Step 1: Create a Lark bot

Create a Lark bot and authorize it.

  • npm install -g @larksuite/cli to install the CLI; lark-cli --version to verify.

  • lark-cli config init --new, creates a new app in the Lark Open Platform (browser flow, captures app_id / app_secret).

  • lark-cli auth login, OAuth device flow that binds the app to your Feishu account and grants its scopes.

The agent acts as this bot; its reach is exactly the scopes you authorized.

Deploy in a sandbox (Optional). Running LLM-generated shell directly against your host is risky on a personal machine. For isolation, spin up a Docker container first and run the same setup as above inside it (plus a swerex.server so the host process can attach over HTTP):

docker rm -f lark-chat-sandbox 2>/dev/null
docker run -d --name lark-chat-sandbox -p 18000:18000 \
  -v ~/.uni-agent/app/lark_chat/workspace:/workspace \
  nikolaik/python-nodejs:python3.12-nodejs22-bookworm tail -f /dev/null

docker exec -it lark-chat-sandbox bash -lc '
  set -e
  npm install -g @larksuite/cli
  pip install swe-rex
  lark-cli config init --new
  lark-cli auth login
  lark-cli auth status'

docker exec -d lark-chat-sandbox bash -lc '
  python3 -m swerex.server --host 0.0.0.0 --port 18000 --auth-token CHANGEME'

CHANGEME can be any string; just match it in Step 2.

Step 2: Configure

Open app/lark_chat/config.local_native.yaml, the default config:

deployment:
  type: local_native
  startup_timeout: 60.0

memory_dir: ~/.uni-agent/app/lark_chat/memory

model:
  base_url: http://localhost:8000/v1
  name: Qwen/Qwen3.6-35B-A3B
  api_key: EMPTY
  sampling_params:
    temperature: 1.0
    top_p: 0.95
    presence_penalty: 1.5
    top_k: 20
    repetition_penalty: 1.0

tools:
  - execute_bash
  - lark-cli
  - str_replace_editor
  - finish

skills_dir: ~/.agents/skills
transcripts_dir: ~/.uni-agent/app/lark_chat/transcripts

agent:
  action_timeout: 60
  max_steps_per_turn: 20
  history_max_tokens: 128000      # compaction trigger
  history_target_tokens: 32000    # post-compaction size

What each section does:

  • deployment: where the agent’s bash session runs. local_native runs in-process via pexpect; startup_timeout caps boot.

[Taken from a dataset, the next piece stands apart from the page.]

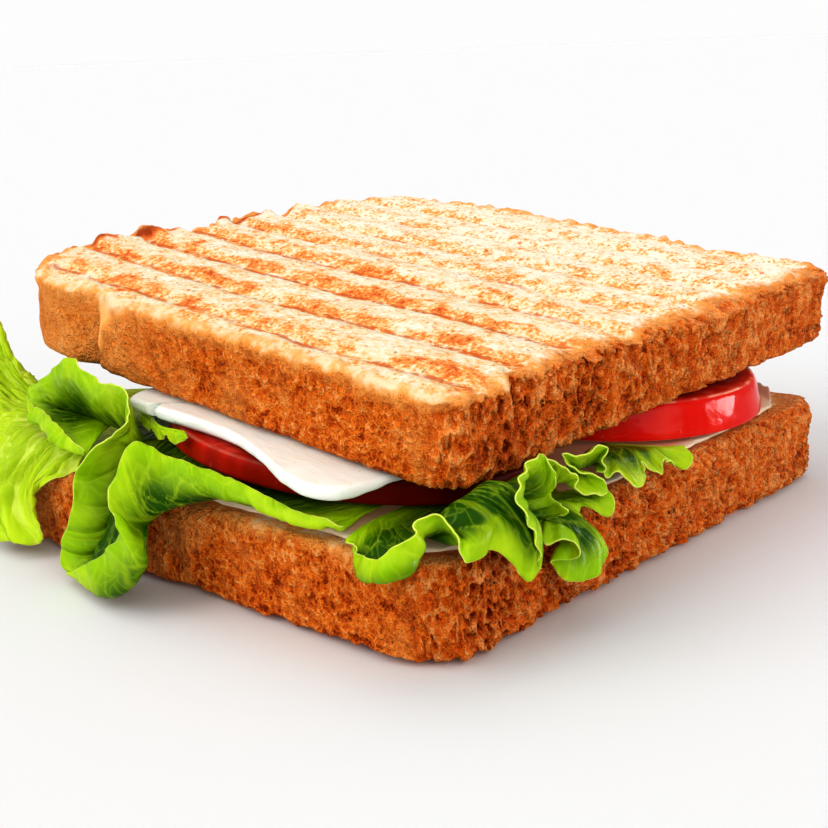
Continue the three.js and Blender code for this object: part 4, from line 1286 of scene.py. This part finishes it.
def leaf_places(leaf, columns, rows, inner_rows):
    """Points of a leaf by column and row, from its heart to its edge."""
    across = np.linspace(0, 1, columns + 1)
    edge = leaf["edge"]
    stations = np.linspace(0, 1, len(edge))
    roots = smooth_line(leaf["root"], stations)
    turns = [
        row[3:6] if len(row) > 3 else root + STRAIGHT_TURN * (np.array(row[:3]) - root)
        for row, root in zip(edge, roots)
    ]
    arches = [(index, *[*row[6:], 0, 0][:2]) for index, row in enumerate(edge)]
    rim = smooth_line([row[:3] for row in edge], across)
    turn = smooth_line(turns, across)
    arch = smooth_line(arches, across)
    leaving = smooth_line(leaf["root"], across)
    heart = smooth_line(leaf["heart"], across)
    outwards = turn[:, :2] - leaving[:, :2]
    outwards = outwards / np.maximum(np.linalg.norm(outwards, axis=1, keepdims=True), 1e-6)
    shoulder = (leaving + turn) / 2
    shoulder[:, 0] += arch[:, 2] * outwards[:, 1]
    shoulder[:, 1] -= arch[:, 2] * outwards[:, 0]
    shoulder[:, 2] = leaving[:, 2] + SHOULDER_CLIMB * (turn[:, 2] - leaving[:, 2]) + arch[:, 1]
    ways = smooth_line(np.stack([leaving, shoulder, turn, rim], axis=1), np.linspace(0, 1, rows + 1))
    steps = np.linspace(0, 1, inner_rows + 1)[:-1]
    inner = heart[:, None] + (leaving - heart)[:, None] * steps[None, :, None]
    return np.concatenate([inner, ways], axis=1)


def leaf_mesh(name, leaf, cells, frill, seed):
    """A leaf's surface with fine ruffles at its edge and blisters between its veins.

    The frill is the depth and the wavelength of its ruffles, and the depth of its blisters. Returns the
    mesh, and how far each of its points is from the leaf's rim.
    """
    columns, rows = cells
    ruffle, wavelength, blister = frill
    inner_rows = 4
    places = leaf_places(leaf, columns, rows, inner_rows)
    count = places.shape[1] - 1
    steps = np.linalg.norm(np.diff(places, axis=1), axis=2)
    to_rim = np.cumsum(steps[:, ::-1], axis=1)[:, ::-1]
    from_rim = np.concatenate([to_rim, np.zeros((columns + 1, 1))], axis=1)
    strides = np.linalg.norm(np.diff(places, axis=0), axis=2)
    along = np.concatenate([np.zeros((1, count + 1)), np.cumsum(strides, axis=0)])
    around = along[:, -1:]
    side = np.minimum(along, along[-1:] - along)
    normal = np.cross(np.gradient(places, axis=0), np.gradient(places, axis=1))
    normal = normal / np.maximum(np.linalg.norm(normal, axis=2, keepdims=True), 1e-9)

    # The surface is free to ruffle and blister outside the bread.
    loosening = smoothstep(np.linspace(0, 1, rows + 1), 0.15, 0.6)
    free = np.concatenate([np.zeros(inner_rows), loosening])[None, :]
    swell = crumb(around / 7, seed, 0.5)
    wave = np.sin(around * math.tau / wavelength + 5 * crumb(around / 9, 0.5, seed))
    push = ruffle * (0.2 + 1.2 * swell) * wave * np.exp(-from_rim / 2.2)
    bend = 1.2 * crumb(around / 9, from_rim / 7, seed + 2)
    vein = foam(around / 5 + bend, from_rim / 8 + bend, seed)
    push = push + blister * (smoothstep(vein, 0, 0.5) - 0.5)
    push = push + 0.8 * blister * (crumb(around / 3.4, from_rim / 3.0, seed) - 0.5)
    push = push + 0.4 * blister * (crumb(around / 1.5, from_rim / 1.8, seed + 3) - 0.5)
    places = places + normal * (push * free)[:, :, None]

    # The rim is frayed, and no part of the leaf goes through the floor.
    inwards = places[:, -3] - places[:, -1]
    inwards = inwards / np.maximum(np.linalg.norm(inwards, axis=1, keepdims=True), 1e-6)
    frayed = 0.7 * ruffle * crumb(around / 1.3, 2, seed) + 1.2 * ruffle * crumb(around / 3.1, 5, seed)
    places = places + inwards[:, None, :] * (frayed * np.exp(-from_rim / 1.2))[:, :, None]
    places[:, :, 2] = np.maximum(places[:, :, 2], 0.45)

    bm = bmesh.new()
    bmesh.ops.create_grid(bm, x_segments=columns, y_segments=count, size=1)
    mesh = to_mesh(bm, name)
    px, py, _ = places_of(mesh).T
    column = np.rint((px + 1) / 2 * columns).astype(int)
    row = np.rint((1 - py) / 2 * count).astype(int)
    set_places(mesh, places[column, row])
    rim = np.minimum(from_rim, side + 0.2)[column, row]
    write_attributes(mesh, rim=rim, vein=vein[column, row])
    write_uv(mesh, around[column, 0] / 100, from_rim[column, row] / 100)
    return mesh, rim


def thicken(leaf, rim, thickness):
    """Gives a leaf its thickness, which fades out towards the rim."""
    full = leaf.vertex_groups.new(name="full_thickness")
    for low, high, weight in ((0.0, 0.25, 0.0), (0.25, 0.8, 0.4), (0.8, 1.6, 0.75), (1.6, 1e9, 1.0)):
        chosen = np.nonzero((rim >= low) & (rim < high))[0]
        full.add(chosen.tolist(), weight, "REPLACE")
    wall = leaf.modifiers.new("Thickness", "SOLIDIFY")
    wall.thickness = thickness
    wall.offset = 0
    wall.vertex_group = full.name
    wall.thickness_vertex_group = 0.35


def back_leaf():
    """The back leaf's heart, root and edge, worked out round the bottom slice."""

    def round_the_back(share, outset):
        angle = math.radians(BACK_LEAF["start_angle"] - BACK_LEAF["sweep"] * share)
        dx = math.cos(angle)
        dy = math.sin(angle)
        reach = float(rounded_reach(dx, dy, 51, 52.3, BOTTOM_CORNERS)) + outset
        return dx * reach, dy * reach

    height = BACK_LEAF["height"]
    lean = BACK_LEAF["lean"]
    root = []
    edge = []
    for station in range(BACK_LEAF["stations"] + 1):
        share = station / BACK_LEAF["stations"]
        x, y = round_the_back(share, -BACK_LEAF["inset"])
        root.append((x, y, height - lean * (x + 40)))
        wave = share * BACK_LEAF["waves"] * math.tau
        outset = BACK_LEAF["reach"] + BACK_LEAF["swing"] * math.sin(wave * 0.5 + 1)
        x, y = round_the_back(share, outset)
        ruffle = math.sin(wave) + 0.35 * math.sin(1.7 * wave + 1)
        edge.append((x, y, height + BACK_LEAF["rise"] * ruffle - lean * (x + 40)))
    heart = [(-34, -4, 23), (-30, 20, 22), (-14, 32, 20), (-2, 36, 19)]
    return {"heart": heart, "root": root, "edge": edge}


class SANDWICH_OT_lettuce(bpy.types.Operator):
    """Grows the ruffled lettuce leaves"""

    bl_idname = "sandwich.lettuce"
    bl_label = "Lettuce"

    def execute(self, context):
        filling = context.scene.sandwich_filling
        # Three copies of the lettuce finish. The dark one carries more painted shade, for the leaves in
        # the shade of the bread. The pale one is paler, partly its own colour and partly painted light,
        # for the far leaf out in the open.
        leafy = leaf_finish("lettuce", filling, deep_at=9)
        pale = leaf_finish("lettuce_pale_lit", filling, deep_at=24, deep_share=0.4, pale=0.8)
        dark = leaf_finish("lettuce_shaded", filling, deep_at=5.5)
        leaves = (
            ("leaf_left", "lettuce_left", leafy, LEFT_LEAF, (464, 40), (0.35, 5.5, 0.45)),
            ("leaf_far", "lettuce_far", pale, FAR_LEAF, (304, 40), (0.7, 6.0, 1.1)),
            ("leaf_front", "lettuce_front", dark, FRONT_LEAF, (576, 30), (0.35, 3.4, 0.5)),
            ("leaf_right", "lettuce_right", dark, RIGHT_LEAF, (392, 16), (0.2, 2.8, 0.25)),
            ("leaf_upper", "lettuce_upper", leafy, UPPER_LEAF, (200, 10), (0.12, 2.2, 0.15)),
            ("leaf_back", "lettuce_back", leafy, back_leaf(), (400, 24), (0.5, 6.0, 0.6)),
        )
        for seed, (name, node, material, leaf, cells, frill) in enumerate(leaves, 1):
            mesh, rim = leaf_mesh(name, leaf, cells, frill, seed)
            thicken(add_piece(name, mesh, material, node), rim, filling.leaf_thickness)
        return {"FINISHED"}


# Studio.


class SANDWICH_OT_studio(bpy.types.Operator):
    """Sets the floor, the light and the camera"""

    bl_idname = "sandwich.studio"
    bl_label = "Studio"

    def execute(self, context):
        stage = context.scene.sandwich_stage
        bm = bmesh.new()
        bmesh.ops.create_grid(bm, x_segments=1, y_segments=1, size=60)
        mesh = to_mesh(bm, "floor")
        mesh.materials.append(floor_finish(stage))
        floor = bpy.data.objects.new("floor", mesh)
        context.collection.objects.link(floor)

        for name, strength, angle, towards in (
            ("key", stage.key, 60, (-0.35, 0.16, 0.92)),
            ("fill", stage.fill, 50, (-0.45, -0.72, 0.52)),
            ("side", stage.side, 50, (0.84, -0.3, 0.46)),
            ("glint", stage.glint, 24, (-0.1, 0.78, 0.62)),
            ("gleam", 3.5 * stage.glint, 26, (0.76, 0.62, 0.2)),
        ):
            light = bpy.data.lights.new(name, "SUN")
            light.energy = strength
            light.angle = math.radians(angle)
            lamp = bpy.data.objects.new(name, light)
            lamp.rotation_mode = "QUATERNION"
            lamp.rotation_quaternion = Vector(towards).to_track_quat("Z", "Y")
            lamp.visible_diffuse = name not in ("glint", "gleam")
            context.collection.objects.link(lamp)

        # The camera sees a plain backdrop, and the sandwich is lit by surroundings brighter above.
        world = bpy.data.worlds.new("studio")
        context.scene.world = world
        nodes = Nodes(world)
        direction = nodes.add("ShaderNodeTexCoord").outputs["Generated"]
        up = nodes.add("ShaderNodeSeparateXYZ", {0: direction}).outputs["Z"]
        dim = 0.7 * stage.surroundings
        bright = 1.05 * stage.surroundings
        glow = nodes.add("ShaderNodeMapRange", {"Value": up, "To Min": dim, "To Max": bright})
        around = nodes.add("ShaderNodeBackground", {"Color": (1, 1, 1), "Strength": glow.outputs[0]})
        seen = nodes.add("ShaderNodeBackground", {"Color": stage.backdrop, "Strength": 1.0})
        by_camera = nodes.add("ShaderNodeLightPath").outputs["Is Camera Ray"]
        either = {0: by_camera, 1: around.outputs[0], 2: seen.outputs[0]}
        blend = nodes.add("ShaderNodeMixShader", either)
        nodes.add("ShaderNodeOutputWorld", {"Surface": blend.outputs[0]})
        context.scene.view_settings.view_transform = "Standard"
        context.scene.view_settings.gamma = PICTURE_GAMMA

        lens = bpy.data.cameras.new("camera")
        lens.lens = CAMERA_LENS
        lens.sensor_width = 36
        lens.clip_start = 0.01
        camera = bpy.data.objects.new("camera", lens)
        heading = Matrix.Rotation(math.radians(CAMERA_HEADING), 4, "Z")
        dip = Matrix.Rotation(math.radians(90 - CAMERA_DIP), 4, "X")
        roll = Matrix.Rotation(math.radians(CAMERA_ROLL), 4, "Z")
        camera.matrix_world = Matrix.Translation(CAMERA_PLACE) @ heading @ dip @ roll
        context.collection.objects.link(camera)
        context.scene.camera = camera
        return {"FINISHED"}


class SANDWICH_PT_panel(bpy.types.Panel):
    """Lists the pieces of the sandwich in the order they are built"""

    bl_idname = "SANDWICH_PT_panel"
    bl_label = "Turkey Sandwich"
    bl_space_type = "VIEW_3D"
    bl_region_type = "UI"
    bl_category = "Sandwich"

    def draw(self, context):
        for step in STEPS:
            self.layout.operator(step.bl_idname)
        for settings in (
            context.scene.sandwich_bread,
            context.scene.sandwich_filling,
            context.scene.sandwich_stage,
        ):
            box = self.layout.box()
            for name in settings.__annotations__:
                box.prop(settings, name)


STEPS = (
    SANDWICH_OT_bottom_slice,
    SANDWICH_OT_lower_turkey,
    SANDWICH_OT_tomatoes,
    SANDWICH_OT_upper_turkey,
    SANDWICH_OT_lettuce,
    SANDWICH_OT_top_slice,
    SANDWICH_OT_studio,
)
SETTINGS = (
    ("sandwich_bread", BreadSettings),
    ("sandwich_filling", FillingSettings),
    ("sandwich_stage", StageSettings),
)


def register():
    for name, settings in SETTINGS:
        bpy.utils.register_class(settings)
        setattr(bpy.types.Scene, name, PointerProperty(type=settings))
    for item in (*STEPS, SANDWICH_PT_panel):
        bpy.utils.register_class(item)


def unregister():
    for item in reversed((*STEPS, SANDWICH_PT_panel)):
        bpy.utils.unregister_class(item)
    for name, settings in reversed(SETTINGS):
        delattr(bpy.types.Scene, name)
        bpy.utils.unregister_class(settings)


def main():
    register()
    bpy.ops.sandwich.bottom_slice()
    bpy.ops.sandwich.lower_turkey()
    bpy.ops.sandwich.tomatoes()
    bpy.ops.sandwich.upper_turkey()
    bpy.ops.sandwich.lettuce()
    bpy.ops.sandwich.top_slice()
    bpy.ops.sandwich.studio()


if __name__ == "__main__":
    main()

  • memory_dir: long-term notes the agent writes (profile, preferences, topic memos). Survives restarts.

  • model: any OpenAI-compatible chat-completions endpoint. Two common setups:

    • Self-hosted: serve a model with vLLM or SGLang and point base_url at it (api_key can be any non-empty string).

    • Hosted API: e.g. Doubao Seed on Volc Ark, set base_url: https://ark.cn-beijing.volces.com/api/v3, name: doubao-seed-1-6-250615 (or your model id), api_key: <ARK_API_KEY>.

  • sampling_params: forwarded to the chat-completions call.

  • tools: built-in tool wrappers exposed to the model.

  • skills_dir: where SkillsManager finds skill packs (lark-im, lark-base, …).

  • transcripts_dir: per-chat JSON trajectory logs (model messages + tool calls + results).

  • agent: per-action timeout, max model steps per Lark turn, and a hysteresis-style history budget — history_max_tokens is the compaction trigger, history_target_tokens the size we compact back down to. While we stay under the trigger, the history is forwarded unchanged so the model server’s prefix KV cache hits across turns.

For local_attach, edit config.local_attach.yaml and override just the deployment block + memory_dir; everything else stays the same:

deployment:
  type: local_attach
  container: lark-chat-sandbox       # match docker run --name
  swerex:
    host: http://127.0.0.1
    port: 18000
    auth_token: CHANGEME             # match swerex.server --auth-token
  post_setup_cmd: cd /workspace

memory_dir: /workspace/memory        # container path; bind-mount /workspace to a host dir to persist memory across container restarts.

Step 3: Run

python -m app.lark_chat.main

That picks up config.local_native.yaml. For local_attach, pass the config explicitly:

LOCAL_ATTACH_AUTH_TOKEN=CHANGEME \
  python -m app.lark_chat.main --config app/lark_chat/config.local_attach.yaml

(LOCAL_ATTACH_AUTH_TOKEN is only needed when deployment.swerex.auth_token is null in the YAML.)

You’re live when you see:

Entering chat loop. Send a Lark message to the bot.